Difftastic: Difftastic considers ordering to be meaningful everywhere, so it will always report ordering changes.
Novel Blank Lines
Blank lines are challenging for syntactic diffs. We are comparing syntactic tokens, so we don't see blank lines.
// Before
A
B
// After
A
B
Generally we want syntactic diffing to ignore blank lines. In this first example, this should show no changes.
This is occasionally problematic, as it can hide accidental code reformatting.
// Before
A
B
// After
A
X
Y
B
In this second example, we've inserted X and Y and a blank line. We want to highlight the blank line as an addition.
// Before
A
B
// After
A
X
B
In this third example, the syntactic diffing only sees an addition. From the user's perspective, there has also been a removal of two blank lines.
Invalid Syntax
There's no guarantee that the input we're given is valid syntax. Even if the code is valid, it might use syntax that isn't supported by the parser.

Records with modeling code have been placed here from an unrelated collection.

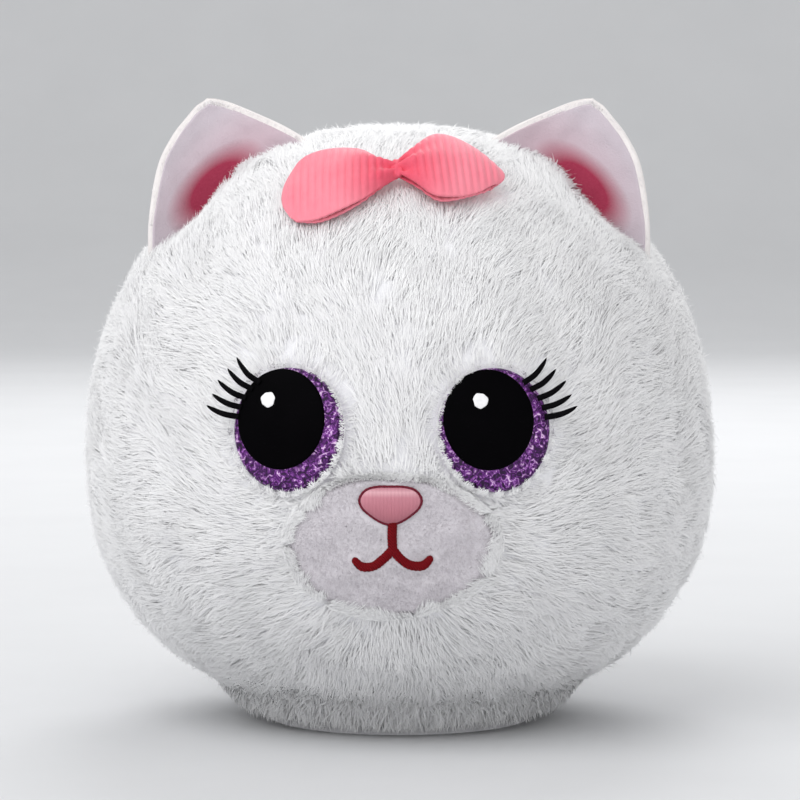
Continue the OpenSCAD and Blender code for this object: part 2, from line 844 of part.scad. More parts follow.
module gearbox_plate() {
    color([0.35, 0.37, 0.4]) difference() {
        translate([plate_x[1], -13, chassis_z + 4]) cube([plate_t[1], 34, 84 - chassis_z]);
        along_x(plate_x[1] - cut, 0, axis_z) cylinder(r = shaft_r + running_gap, h = 8);
        along_x(plate_x[1] - cut, idler_y, axis_z) cylinder(r = axle_r, h = 8);
        for (p = [[-11, chassis_z + 8], [19, chassis_z + 8], [-10, 84]]) {
            along_x(plate_x[1] - cut, p[0], p[1]) cylinder(r = board_shank_r, h = 8);
        }
    }
}
module gearbox_screws() {
    color([0.7, 0.7, 0.72]) for (p = [[-11, chassis_z + 8], [19, chassis_z + 8], [-10, 84]]) {
        along_x(plate_x[1] + plate_t[1], p[0], p[1]) pan_screw_down(1.6, 1, board_shank_r, 6);
    }
}
module idler_axle() {
    color([0.75, 0.75, 0.77]) along_x(plate_x[0], idler_y, axis_z)
        cylinder(r = axle_r, h = plate_x[1] + plate_t[1] - plate_x[0]);
}
motor_x = -28;
motor_l = 20;
motor_r = 10;
motor_flat = 15;
module motor() {
    color([0.72, 0.72, 0.74]) difference() {
        along_x(motor_x, idler_y, motor_z) {
            intersection() {
                cylinder(r = motor_r, h = motor_l);
                translate([-motor_flat / 2, -motor_r, 0]) cube([motor_flat, 2 * motor_r, motor_l]);
            }
            translate([0, 0, motor_l]) cylinder(r = 3, h = plate_x[0] - motor_x - motor_l + 1.9);
        }
        along_x(-18, idler_y, motor_z) cylinder(r = axle_r + running_gap, h = 14);
    }
}
module motor_shaft() {
    color([0.8, 0.8, 0.82]) along_x(-17.5, idler_y, motor_z) cylinder(r = axle_r, h = 17);
}
// Tooth phases put the pairs in mesh: a tooth of one gear faces a gap of the other.
module motor_pinion() {
    color([0.95, 0.95, 0.9]) along_x(-5.6, idler_y, motor_z) difference() {
        rotate([0, 0, 90 + 180 / pinion_teeth]) linear_extrude(height = 5) gear_outline(pinion_teeth);
        translate([0, 0, -cut]) cylinder(r = axle_r, h = 5 + 2 * cut);
    }
}
module idler_gear() {
    color([0.95, 0.95, 0.9]) along_x(-5.2, idler_y, axis_z) difference() {
        union() {
            rotate([0, 0, 90]) linear_extrude(height = 4) gear_outline(wheel_teeth);
            translate([0, 0, 4]) linear_extrude(height = 5) gear_outline(pinion_teeth);
        }
        translate([0, 0, -cut]) cylinder(r = axle_r + running_gap, h = 9 + 2 * cut);
    }
}
module output_gear() {
    color([0.95, 0.95, 0.9]) along_x(-0.6, 0, axis_z) difference() {
        union() {
            rotate([0, 0, 180 / wheel_teeth]) linear_extrude(height = 4) gear_outline(wheel_teeth);
            cylinder(r = 3, h = 5);
        }
        translate([0, 0, -cut]) cylinder(r = shaft_r, h = 5 + 2 * cut);
    }
}
module output_shaft() {
    color([0.8, 0.8, 0.82]) along_x(plate_x[0] - 0.5, 0, axis_z) cylinder(r = shaft_r, h = 28);
}
weight_r = 17;
weight_t = 9;
weight_x = 9;
module eccentric_weight() {
    color([0.5, 0.5, 0.52]) difference() {
        union() {
            along_x(weight_x, 0, axis_z) cylinder(r = 4, h = weight_t);
            intersection() {
                along_x(weight_x, 0, axis_z) cylinder(r = weight_r, h = weight_t);
                translate([weight_x - cut, -20, axis_z - 20]) cube([weight_t + 2 * cut, 40, 20]);
            }
        }
        along_x(weight_x - cut, 0, axis_z) cylinder(r = shaft_r, h = weight_t + 2 * cut);
    }
}

// ---- Speaker behind the grille ----
speaker_r = 16;
module along_back(y) {
    translate([0, y, grille_z]) rotate([-90, 0, 0]) children();
}
module speaker_basket() {
    color([0.55, 0.56, 0.58]) along_back(grille_y - 9) difference() {
        rotate_extrude() polygon([[0, 0], [9.5, 0], [speaker_r, 7], [speaker_r, 9], [0, 9]]);
        translate([0, 0, 1.2]) rotate_extrude()
            polygon([[0, 0], [8.5, 0], [speaker_r - 2, 6.2], [speaker_r - 2, 9], [0, 9]]);
    }
}
module speaker_cone() {
    color([0.1, 0.1, 0.11]) along_back(grille_y - 6.7) rotate_extrude() polygon([
        [0, 0.6], [5, 0.6], [speaker_r - 4, 5.2], [speaker_r - 2.2, 5.2],
        [speaker_r - 2.2, 5.9], [speaker_r - 4.4, 5.9], [5, 1.4], [0, 1.4]
    ]);
}
module speaker_magnet() {
    color([0.35, 0.35, 0.37]) along_back(grille_y - 15) cylinder(r = 9, h = 6);
}

// ---- Pat button under the crown ----
stem_bottom = 102;
clip_z = 103;
clip_t = 0.8;
module pat_button() {
    color([0.9, 0.9, 0.92]) difference() {
        union() {
            cylinder_between(button_disc_r, button_z, button_z + button_disc_t);
            cylinder_between(stem_r, stem_bottom, button_z + 1);
            cylinder_between(stem_r + 1.5, button_z - 3, button_z + 1);
        }
        difference() {
            cylinder_between(stem_r + 1, clip_z, clip_z + clip_t);
            cylinder_between(stem_r - 0.8, clip_z - cut, clip_z + clip_t + cut);
        }
    }
}
module button_clip() {
    color([0.6, 0.6, 0.62]) difference() {
        cylinder_between(stem_r + 2, clip_z, clip_z + clip_t);
        cylinder_between(stem_r - 0.8, clip_z - cut, clip_z + clip_t + cut);
        translate([-1.2, 0, clip_z - cut]) cube([2.4, 8, clip_t + 2 * cut]);
    }
}
spring_r = 7;
spring_wire = 0.45;
module pat_spring() {
    color([0.78, 0.78, 0.8]) translate([0, 0, capsule_top_z + 0.05])
        coil(spring_r, spring_wire, button_z - capsule_top_z - 0.1, 4, 8, 24);
}
module tact_switch() {
    top = switch_board_z + switch_board_t;
    press_z = stem_bottom - pat_travel - 0.1;
    color([0.1, 0.4, 0.2]) difference() {
        translate([-14.5, -5, switch_board_z]) cube([29, 10, switch_board_t]);
        for (x = [-1, 1]) {
            translate([x * switch_post_x, 0, 0])
                cylinder_between(board_shank_r, switch_board_z - cut, top + cut);
        }
    }
    color([0.15, 0.15, 0.16]) translate([-3, -3, top]) cube([6, 6, press_z - 0.8 - top]);
    color([0.6, 0.1, 0.1]) cylinder_between(1.7, press_z - 0.8, press_z);
}

// ---- Wiring: each lead is a swept tube along points chosen for its run ----
lead_r = 0.7;
motor_run = [[-26, 14, 67.2], [-26.5, 14, 60], [-27.5, 4, 52], [-27, -16, 46], [-26.5, -17, 38],
    [-18, -15, 31.5], [-13, -13, 29.5]];
speaker_run = [[-6, 28, 48], [-12, 25, 47], [-21, 8, 46.5], [-21, -11, 45], [-20.5, -13, 38],
    [-8, -15, 33], [-3, -13, 29.5]];
switch_run = [[13, -7, 93.4], [22, -10, 90], [27, -18, 72], [24, -16, 52], [20, -8, 44],
    [20, -8, 34], [20, -4, 24.5]];
function unit(v) = v / norm(v);
// The side vector keeps the rings from twisting: no stretch of the run may lie along it.
module lead(run, side) {
    sides = 8;
    last = len(run) - 1;
    points = [for (i = [0 : last]) let (
            d = unit(run[min(i + 1, last)] - run[max(i - 1, 0)]),
            u = unit(cross(d, side)),
            v = cross(d, u)
        ) for (j = [0 : sides - 1])
            run[i] + lead_r * (cos(360 * j / sides) * u + sin(360 * j / sides) * v)];
    skin = [for (i = [0 : last - 1]) for (j = [0 : sides - 1]) let (k = (j + 1) % sides)
        each [[i * sides + j, i * sides + k, (i + 1) * sides + k],
            [i * sides + j, (i + 1) * sides + k, (i + 1) * sides + j]]];
    polyhedron(points = points, faces = concat(
        skin,
        [[for (j = [sides - 1 : -1 : 0]) j]],
        [[for (j = [0 : sides - 1]) last * sides + j]]
    ), convexity = 6);
}
module wiring() {
    color([0.7, 0.1, 0.1]) lead(motor_run, [1, 0, 0]);
    color([0.1, 0.1, 0.1]) lead(speaker_run, [0, 0, 1]);
    color([0.8, 0.6, 0.1]) lead(switch_run, [1, 0, 0]);
}

cover_front();
cover_left();
cover_right();
cover_back();
collar_tie();
fibre_stuffing();
muzzle_patch();
nose_patch();
mouth_stitching();
left_eye();
right_eye();
left_pupil();
right_pupil();
left_eye_glint();
right_eye_glint();
left_eye_washer();
right_eye_washer();
left_lashes();
right_lashes();
left_ear_back();
right_ear_back();
left_ear_lining();
right_ear_lining();
bow_left_loop();
bow_right_loop();
bow_knot();
base_plate();
base_screws();
battery_door();
door_screw();
battery_cells();
battery_springs();
battery_contacts();
power_switch_body();
power_switch_knob();
capsule_lower();
capsule_upper();
capsule_screws();
mainboard();
mainboard_components();
board_screws();
chassis();
gearbox_plate();
gearbox_screws();
idler_axle();
motor();
motor_shaft();
motor_pinion();
idler_gear();
output_gear();
output_shaft();
eccentric_weight();
speaker_basket();
speaker_cone();
speaker_magnet();
pat_button();
button_clip();
pat_spring();
tact_switch();
wiring();
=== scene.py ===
import json
import math

import bmesh
import bpy
import numpy as np
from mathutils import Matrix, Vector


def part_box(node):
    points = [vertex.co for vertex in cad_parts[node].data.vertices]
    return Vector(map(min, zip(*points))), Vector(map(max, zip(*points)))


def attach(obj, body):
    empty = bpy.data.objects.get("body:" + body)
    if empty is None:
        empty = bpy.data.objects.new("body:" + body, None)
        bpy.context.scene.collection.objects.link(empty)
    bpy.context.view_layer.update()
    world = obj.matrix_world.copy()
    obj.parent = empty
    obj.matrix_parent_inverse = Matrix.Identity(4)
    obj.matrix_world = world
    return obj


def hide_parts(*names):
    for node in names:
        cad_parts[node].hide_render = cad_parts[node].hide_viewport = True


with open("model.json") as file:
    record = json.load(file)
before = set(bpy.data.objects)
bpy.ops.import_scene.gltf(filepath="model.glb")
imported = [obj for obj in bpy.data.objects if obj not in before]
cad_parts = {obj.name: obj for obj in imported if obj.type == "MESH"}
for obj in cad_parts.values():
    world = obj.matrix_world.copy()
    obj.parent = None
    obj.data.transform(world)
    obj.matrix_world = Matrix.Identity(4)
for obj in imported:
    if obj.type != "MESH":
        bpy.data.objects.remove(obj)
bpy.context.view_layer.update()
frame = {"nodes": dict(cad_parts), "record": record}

# Shapes are worked out in millimetres, in the CAD frame: +Z up, the face looks along -Y.
# new_piece() turns them into metres.
MM = 0.001
SIDES = (-1, 1)
SIDE_NAMES = {-1: "left", 1: "right"}


def box_mm(node):
    low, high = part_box(node)
    return np.array(low) / MM, np.array(high) / MM


# ---- The ball: a superellipse of revolution, a fuller crown over a flatter belly ----
BALL_R = -box_mm("cover_left")[0][0]
CROWN_TOP = box_mm("cover_back")[1][2]
WAIST_Z = 65.7
CROWN_H = CROWN_TOP - WAIST_Z
CROWN_N = 2.2
BELLY_N = 2.25
PLATE_R = box_mm("base_plate")[1][0]
HEM_Z = box_mm("cover_back")[0][2]


def unit(v):
    return v / np.maximum(np.linalg.norm(v, axis=-1, keepdims=True), 1e-9)


def halves(z):
    """Height and power of the half of the ball that each z is in."""
    up = z > WAIST_Z
    return np.where(up, CROWN_H, WAIST_Z), np.where(up, CROWN_N, BELLY_N)


def ball_level(p):
    """1 on the tips of the pile, less inside."""
    height, n = halves(p[..., 2])
    r = np.hypot(p[..., 0], p[..., 1])
    return ((r / BALL_R) ** n + (np.abs(p[..., 2] - WAIST_Z) / height) ** n) ** (1 / n)


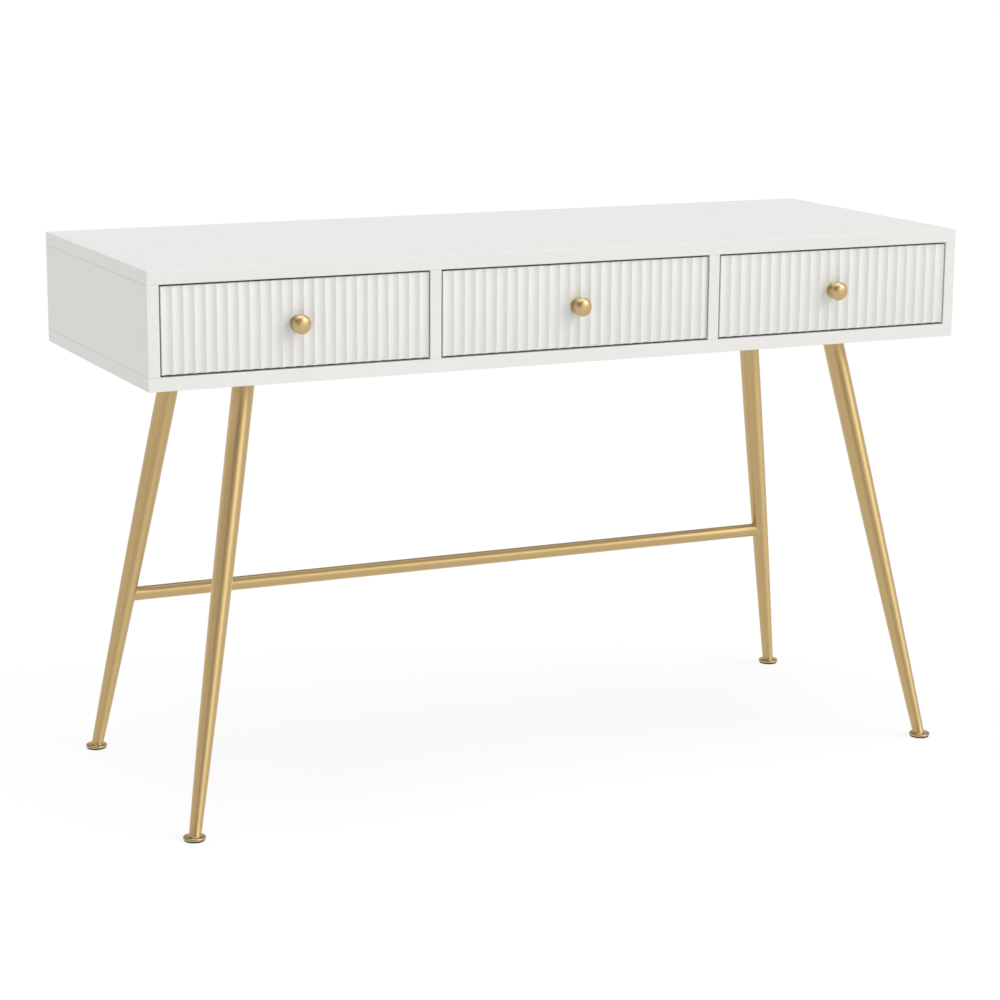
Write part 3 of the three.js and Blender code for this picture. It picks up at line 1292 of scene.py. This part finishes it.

Difftastic: Difftastic will fall back to a text-based diff if any parse errors occur, to avoid diffing incomplete syntax trees. When this occurs, the file header reports the error count.
$ difft sample_files/syntax_error_1.js sample_files/syntax_error_2.js
sample_files/syntax_error_after.js --- Text (2 errors, exceeded DFT_PARSE_ERROR_LIMIT)
...
Users may opt-in to syntactic diffing by setting
DFT_PARSE_ERROR_LIMIT
to a larger value. In this mode, difftastic
treats tree-sitter error nodes as atoms and performs a tree diff as
normal.